What they didn’t do, though, was go beyond the parapets, walk behind the fences that are so high they could withstand a siege, walk into the wooded areas that house thousands of Guyanese, most of whom live so far below the poverty line that they simply squat.
That part of the city was not on the roster for clean up.
It’s not on the roster for many things.
It is no secret that squatters are Georgetown’s, Guyana’s, shadow population. They live on land that is not designated housing lots so there is no city grid for them to receive postal service, they have no numbers on their houses, no basic utilities like potable water, electricity, telephone service, drainage, sewage. They live in comparative squalor in homes assembled by an artistry that would be enviable if it were not so desperate. Their homes, typically the binding together of bits of wood, brick, zinc, anything that looks element-resistant, give rise to higgledy piggledy housing settlements which accommodate the nation’s human resources and generations that are expected to be the future curators of the country.
It is hard to ignore the role of politics in the establishment and expansion of Guyana’s squatter settlements.
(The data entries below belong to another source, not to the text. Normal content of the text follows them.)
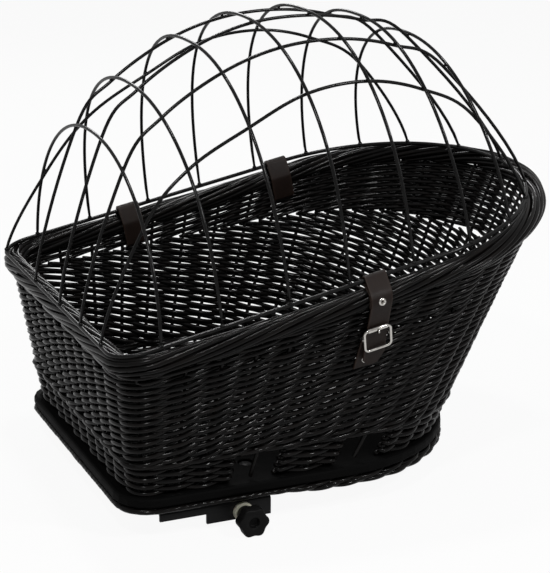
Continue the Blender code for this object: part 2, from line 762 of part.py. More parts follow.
def front_frame():
    """Profile X points out of the front wall, profile Y up; the width follows the rim's slope."""
    origin = place(TONGUE_STATION, 0.0, 0.0)
    axes = Matrix(((0, 0, -1, 0), (-1, 0, 0, 0), (0, 1, 0, 0), (0, 0, 0, 1)))
    shear = Matrix.Identity(4)
    shear[2][0] = RIM_SLOPE_SHARE
    return Matrix.Translation(origin) @ shear @ axes


def wall_line():
    """Outward distance of the wall's outer face at the board's underside, and its lean."""
    low = BOARD_WIDTH / 2 - WALL_INSET
    high = RIM_WIDTH / 2 + WALL_THICKNESS / 2
    lean = (high - low) / (rim_height(TONGUE_STATION) - BOARD_BOTTOM)
    return low, lean


wall_low, wall_lean = wall_line()
buckle_height = rim_height(TONGUE_STATION) - BUCKLE_DROP
lean_angle = math.atan(wall_lean)
strap_up = Vector((math.sin(lean_angle), math.cos(lean_angle)))
strap_out = Vector((math.cos(lean_angle), -math.sin(lean_angle)))
tongue_face = BUCKLE_LIFT - ROLLER_RADIUS - SEAT_GAP
fold_front = tongue_face - TONGUE_THICKNESS - SEAT_GAP
centre_bar_depth = fold_front - LOWER_STRAP_THICKNESS - SEAT_GAP - CENTRE_BAR_RADIUS
fold_radius = CENTRE_BAR_RADIUS + SEAT_GAP + LOWER_STRAP_THICKNESS / 2
lower_face = centre_bar_depth - fold_radius - LOWER_STRAP_THICKNESS / 2
wall_at_buckle = Vector((wall_low + wall_lean * (buckle_height - BOARD_BOTTOM), buckle_height))
buckle_point = wall_at_buckle + strap_out * (SEAT_GAP - lower_face)


def on_strap(up, out):
    """A point in the front profile, from the buckle's middle, up along the strap and out from it."""
    return buckle_point + strap_up * up + strap_out * out


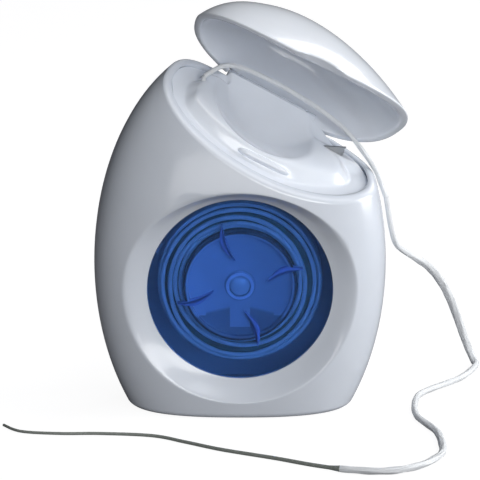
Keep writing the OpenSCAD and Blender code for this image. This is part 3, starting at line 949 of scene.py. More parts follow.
        def ring(r: float, middle_z: float) -> np.ndarray:
            """X and Z of a circle's points at the columns' angles."""
            return grid(r * np.cos(a), middle_z + r * np.sin(a))

        core = ring(self.middle_r, self.middle_z)
        straight = (core + rim) / 2
        drawn = straight + pull[:, None] * (rim + shift / np.maximum(pull, 1e-9)[:, None] - straight)

        def place(share: np.ndarray) -> Pair:
            """X and Z at shares of the way along the curve from the middle to the outline."""
            p = quadratic(core, drawn, rim, share[..., None])
            return p[..., 0], p[..., 1]

        def below_skin(share: np.ndarray) -> np.ndarray:
            """Whether the flare lies inside the skin at these shares of the way out."""
            x, z = place(share)
            return WINDOW.flare(x, z) < FORM.skin_y(x, z, FORM.base_inset(z))

        if front:
            meet = np.minimum(bisected(below_skin, np.zeros(len(a)), np.ones(len(a))), 0.97)
            t = np.linspace(0, 1, 62)[1:, None]
            share = np.vstack([meet * np.linspace(0, 1, 36)[:, None] ** 0.9,
                               meet + (1 - meet) * (0.35 * t + 0.65 * (1 - (1 - t) ** 2.4))])
        else:
            t = np.linspace(0, 1, 90)[1:, None]
            share = (0.4 * t + 0.6 * (1 - (1 - t) ** 2.4)) + 0 * a
        x, z = place(share)
        depth = FORM.skin_y(x, z, FORM.base_inset(z))
        depth[-1] = np.abs(outer[:, 1])
        if front:
            blend = np.minimum(WINDOW.crest, 0.2 + 30 * (1 - share))
            depth = np.where(share > 0.999, depth, smooth_min(depth, WINDOW.flare(x, z), blend))
        end = ring(WINDOW.frame_r, WINDOW.z) if front else core
        q = rim_inside + (end - rim_inside) * (np.linspace(0, 1, 28) ** 1.7)[:, None, None]
        rows = [grid(x, self.half.value * depth, z), self.edge_rows(outer, inner, kind),
                grid(q[..., 0], self.half.value * FORM.skin_y(q[..., 0], q[..., 1], FORM.wall), q[..., 1])]
        if front:
            for r, y in ((WINDOW.frame_r, 6.8), (WINDOW.seat_r, 6.8), (WINDOW.seat_r, 8.2), (WINDOW.r, 8.2),
                         (WINDOW.r, 8.85)):
                p = ring(r, self.middle_z)
                rows.append(grid(p[:, 0], -y, p[:, 1])[None])
        return sweep(self.relief(np.concatenate(rows)), loop=front, caps=not front, flip=not front)


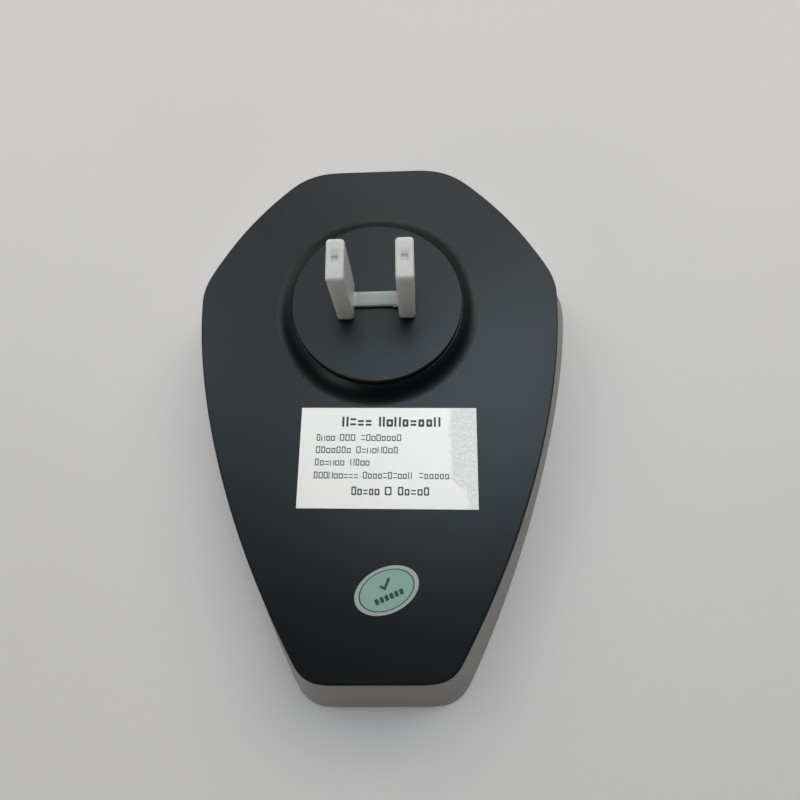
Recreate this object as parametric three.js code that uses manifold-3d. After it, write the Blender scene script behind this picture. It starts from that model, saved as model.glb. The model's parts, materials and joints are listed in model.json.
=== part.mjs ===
import * as THREE from "three";
import { mergeVertices } from "three/addons/utils/BufferGeometryUtils.js";
import Module from "manifold-3d";

// A plug-in ultrasonic pest repeller, lying on its front face. Everything is in millimetres.
// +Z runs out of the back of the housing along the plug blades, +Y towards the wide end.
// The origin is under the middle of the housing, on the surface that it lies on.

// Housing
const halfWidth = 38.3; // rear plate, at the hips
const halfLength = 54.28; // rear plate, middle to either end
const depth = 18; // front face to rear plate
const wall = 2;
const floorZ = 2.4; // inside face of the front
const seamZ = 15.9; // top of the front shell's wall
const plateUnder = 16.2; // inside face of the rear plate
const rimZ = 1; // where the flaring wall is widest
const rimWider = 5.2; // how far the rim stands out past the rear plate at the hips
const rimLonger = 6.4; // and at the two ends
const rimWaist = { less: 1.25, low: -50, high: 21.5 }; // the long sides stand out less, between two ends
const clearance = 0.3; // between pieces that fit together

// Plug
const plugY = 19.68;
const bladePitch = 12.7;
const bladeThick = 1.5;
const bladeWide = 6.35;
const discRadius = 17.84;
const discFace = 3.5; // above the rear plate
const discThick = 1.2;
const flareRadius = 22; // where the boss meets the rear plate
const collarRadius = 15.5;
const outletRing = 10; // the disc's face bears on an outlet outside this radius
const sleeve = { thick: 3.42, wide: 8.5, long: 17.2, round: 0.6, roof: 0.9 };

// Labels
const label = { width: 35.4, height: 20.3, x: 2, y: -12.88, turn: -1.3 };
const sticker = { halfLong: 6.3, halfShort: 4.1, x: 1.68, y: -38, turn: 22 };
const paper = 0.12;

// Inside
const boardZ = 5.6;
const boardThick = 1.6;
const boardPosts = [[23, -9], [-23, -9], [13.5, -41], [-13.5, -41]];
const speakerY = 20;
const speakerRadius = 20;
const speakerBoss = { count: 3, reach: 22.6, radius: 2.3, top: 4.7 };
const ledY = -30;

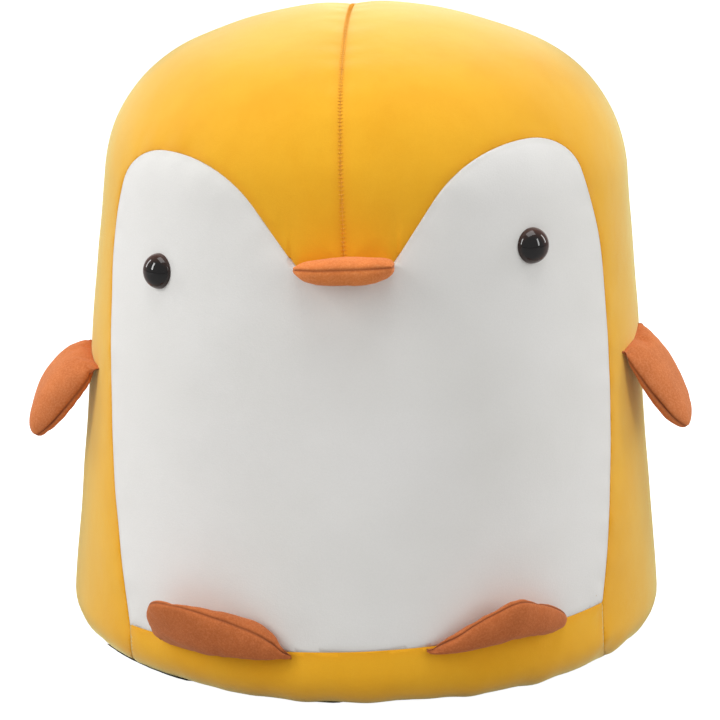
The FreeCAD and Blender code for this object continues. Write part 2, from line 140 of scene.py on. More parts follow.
# Stuffed pouches: sections are (place along the half width, share of the reach, share of the first panel's
# bulge, share of the second's), in the order of a pouch on the right. Peaks say how far out each is fullest.
ROOT_GAP = 0.001
ROOT_TUCK = 0.0035
ROOT_PINCH = 0.05
WING = {
    "half_width": 0.0255, "reach": 0.057, "peaks": (0.5, 0.68), "corner": 0.16,
    "sections": [(-1, 0.45, 0.6, 0.6), (-0.6, 0.80, 0.9, 0.9), (0, 0.97, 1, 1), (0.5, 1, 1, 1),
                 (1, 0.70, 0.65, 0.65)],
    "panels": ("outer_panel", "inner_panel"), "slot": "orange_suede", "cloth": "orange_suede",
}
LEFT_WING = {**WING, "bulges": (0.0135, 0.006)}
RIGHT_WING = {**WING, "reach": 0.0582, "bulges": (0.0070, 0.0078)}
FOOT = {
    "reach": 0.033, "peaks": (0.7, 0.5), "corner": 0.05, "panels": ("top_panel", "sole_panel"),
    "slot": "brown_suede", "cloth": "brown_suede",
}
LEFT_FOOT = {
    **FOOT, "half_width": 0.0435, "bulges": (0.012, 0.010),
    "sections": [(-1, 0.76, 0.25, 0.4), (-0.8, 1.08, 0.35, 0.5), (-0.35, 1.20, 0.5, 0.75),
                 (0.2, 0.95, 0.75, 0.95), (0.65, 0.62, 0.9, 0.72), (1, 0.18, 0.25, 0.35)],
}
RIGHT_FOOT = {
    **FOOT, "half_width": 0.0445, "bulges": (0.0055, 0.0085),
    "sections": [(-1, 0.32, 0.4, 0.4), (-0.8, 0.52, 0.6, 0.65), (-0.4, 0.84, 0.8, 0.95), (-0.05, 1.0, 1, 1),
                 (0.2, 0.86, 0.9, 0.95), (0.45, 0.66, 0.7, 0.8), (0.7, 0.43, 0.5, 0.6), (1, 0.17, 0.3, 0.35)],
}
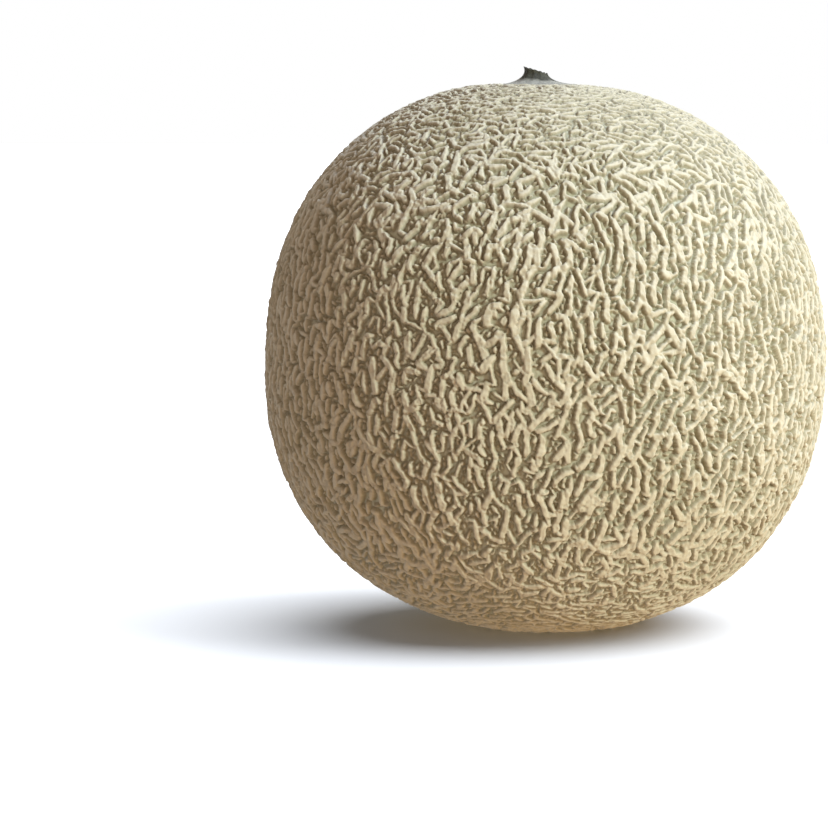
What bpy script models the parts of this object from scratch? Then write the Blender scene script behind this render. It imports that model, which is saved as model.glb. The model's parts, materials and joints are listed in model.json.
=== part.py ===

It was easy for the PPP Administration not to make squatters more of a priority because they were shadowed by a Parliamentary Opposition that failed to keep the focus on this humanitarian crisis. Only when it was convenient, did the country’s slum cities become concern for discussion on the platforms of the PPP, a concern to which they actually offered solutions.
This Coalition government came in under a banner of a good life for all Guyanese. This would include those who live on the fringes of society, outside the fortresses erected by the opulent to keep out those who are so poor that they live anywhere.
We are not sure what specific appeal was made to them during the last election. We are not sure that they were part of the political process since their addresses are not on any official list of housing lots. We are not sure that they were even included in the country’s census taking.
We checked and discovered that Squatted was a category in the 1991 and 2002 census Ownership Status of Dwellings on page 18/25 of the PDF document of the 2002 Population and Housing Census. We saw no such delineation on the 2012 Census – no mention of category Squatter or any resemblance to any reference that would refer to that group specifically. So we don’t know if they were included in the country’s 2012 census, though the Bureau of Statistics web site, under Census, does state that there is a similarity between the 2002 and 2012 Census, that they were conducted as part of the United Nations 2010 Global Round of Population and Housing Censuses. If squatters were included, we confess that we were unable to extract that meaning and that data.
But we came away with some other information. We learnt that the 2002 Census was conducted as part of the government’s Poverty Reduction Strategy for which the Government received a loan from the Inter American Development Bank. For the loan to be granted the census had to be taken and it is our deduction that a larger number of persons counted would have justified the size of the loan either requested or suggested. The conclusion is the inclusion of squatters in the 2002 Census taking had a money incentive for a government that has a very speckled reputation on handling public funds.
The living conditions in squatter settlements are precarious, and service provision can be prohibitively expensive. Retrofitting these haphazardly constructed areas with roads and sewers and utility services may be slow, difficult, pricey, may sometimes be counterproductive but is doable with government commitment.
A few days ago Guyana’s Ministry of Communities announced that it was considering building condominiums, apartments and houses for the squatters of the Sophia Settlement in Georgetown. We weren’t surprised because it is a stated objective on the home page of the Central Planning and Housing Authority’s website. It’s objective number two.
What we didn’t hear, though, was the mechanics on how the government plans on doing this. We wondered if the construction will be done where the squatters currently live or if other lands have been ear -marked for the project. We wondered at the time frame in which the ministry proposes to resettle the squatters, given that they are just shy of the half way mark of their sunset agreement or if this is just another proposal thrown out there for appearance sake.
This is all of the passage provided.